Do you write all of your own original music?
Yeah, I like to write on everything that I do. I’ll go into sessions and help write [for other artists] and come up with different melody lines. Maybe vocal produce a little bit. Right now, I’m just trying to wait and see how all of the pieces fall into place. Then I’ll decide where I should go, what I should do, and how I should do it.
Who are some artists you'd like to work with going forward?
One of my favorite artists is Justin Timberlake. I haven’t had the chance to meet him or sing with him yet. I’m sure the opportunity will present itself sooner than later. He’s one of my favorites out. I grew up listening to him. He’s one of my role models. There’s a bunch more. I’d love to do a song with Ariana Grande. I love collaboration. I love two talented people making magic together.
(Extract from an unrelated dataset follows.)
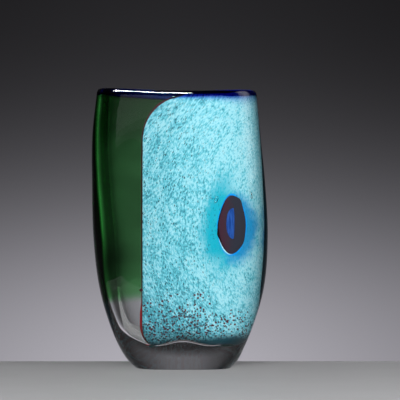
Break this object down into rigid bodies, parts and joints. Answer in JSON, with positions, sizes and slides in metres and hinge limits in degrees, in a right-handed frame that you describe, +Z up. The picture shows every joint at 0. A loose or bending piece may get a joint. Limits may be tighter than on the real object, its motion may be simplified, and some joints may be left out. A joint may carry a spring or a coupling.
{
  "type": "hand blown art glass vase",
  "caption": "Tall flattened oval vase of thick clear glass over a green and a turquoise overlay, with an eye-shaped inlay and a cobalt lip.",
  "frame": {"origin": "middle of the foot's underside, on the surface that the vase stands on", "axes": "+Z up, +X along the long side of the oval towards the turquoise end, and the side with the eye faces -Y"},
  "size_m": [0.1891, 0.1048, 0.3003],
  "materials": {
    "clear_glass": "fire polished clear",
    "green_glass": "transparent green",
    "red_glass": "opaque red",
    "turquoise_glass": "opaque crushed turquoise and white",
    "azure_glass": "opaque azure",
    "aubergine_glass": "opaque dark aubergine",
    "cobalt_core_glass": "opaque cobalt",
    "cobalt_lip_glass": "transparent cobalt, fire polished"
  },
  "bodies": {
    "root": {"clear_casing": "clear_glass", "inner_bubble": "clear_glass", "green_overlay": "green_glass", "red_underlay": "red_glass", "turquoise_overlay": "turquoise_glass", "eye_halo": "azure_glass", "eye_ring": "aubergine_glass", "eye_pupil": "cobalt_core_glass", "lip_wrap": "cobalt_lip_glass"}
  },
  "joints": []
}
That’s what you and Chris Brown were doing on your Instagram.
We were just vibing out for a couple of hours. We were in the studio and he said the same thing. He was like, “I heard you sing.” So I went downstairs and sang a song and he was just like, “Dope shit.” So I started playing different songs. I sang some of his songs. I sang “Don’t Judge Me” with him. We did, like, a piano rendition of it. At the end of the night, he was like, “You’re fucking great, man.” So that was awesome. Then, a couple days ago, he posted me on his Instagram and that was crazy. He’s a cool dude. I definitely think we’ll get together and work something out after his tour’s done.
Have you written for anyone else on any official releases?
For the last two months in L.A., I’ve been working on some records with Nic Nac that he’s going to be pitching to some people. I worked on some stuff with Pia Mia. There’s nothing that I’ve been officially credited on yet because a lot of those projects are just getting started.
And finally, are you still modeling?
I don’t model, dude. I take a couple pictures here and there. Some companies ask me to take pictures for them. I don’t even know how to do that shit. I just stand in front of the camera and they take the picture.